12.4 Waiver. A waiver of any right or remedy under the Contract or law is only effective if given in writing and shall not be deemed a waiver of any subsequent breach or default. No failure or delay by a party to exercise any right or remedy provided under the Contract or by law shall constitute a waiver of that or any other right or remedy, nor shall it prevent or restrict the further exercise of that or any other right or remedy. No single or partial exercise of such right or remedy shall prevent or restrict the further exercise of that or any other right or remedy.
12.5 Third party rights. A person who is not a party to the Contract shall not have any rights to enforce its terms.
12.6 Variation.
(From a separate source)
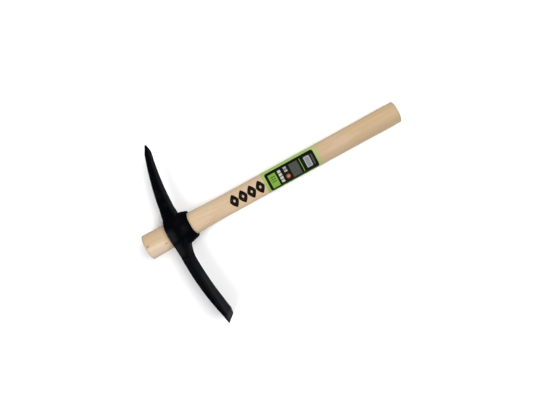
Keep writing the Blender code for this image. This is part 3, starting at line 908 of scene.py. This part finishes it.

Except as set out in these Conditions, no variation of the Contract, including the introduction of any additional terms and conditions, shall be effective unless it is in writing and signed by the Supplier.
12.7 Governing law. The Contract, and any dispute or claim arising out of or in connection with it or its subject matter or formation (including non-contractual disputes or claims), shall be governed by, and construed in accordance with the law of England and Wales.
12.8 Jurisdiction. Each party irrevocably agrees that the courts of England and Wales shall have exclusive jurisdiction to settle any dispute or claim arising out of or in connection with this Contract or its subject matter or formation (including non-contractual disputes or claims).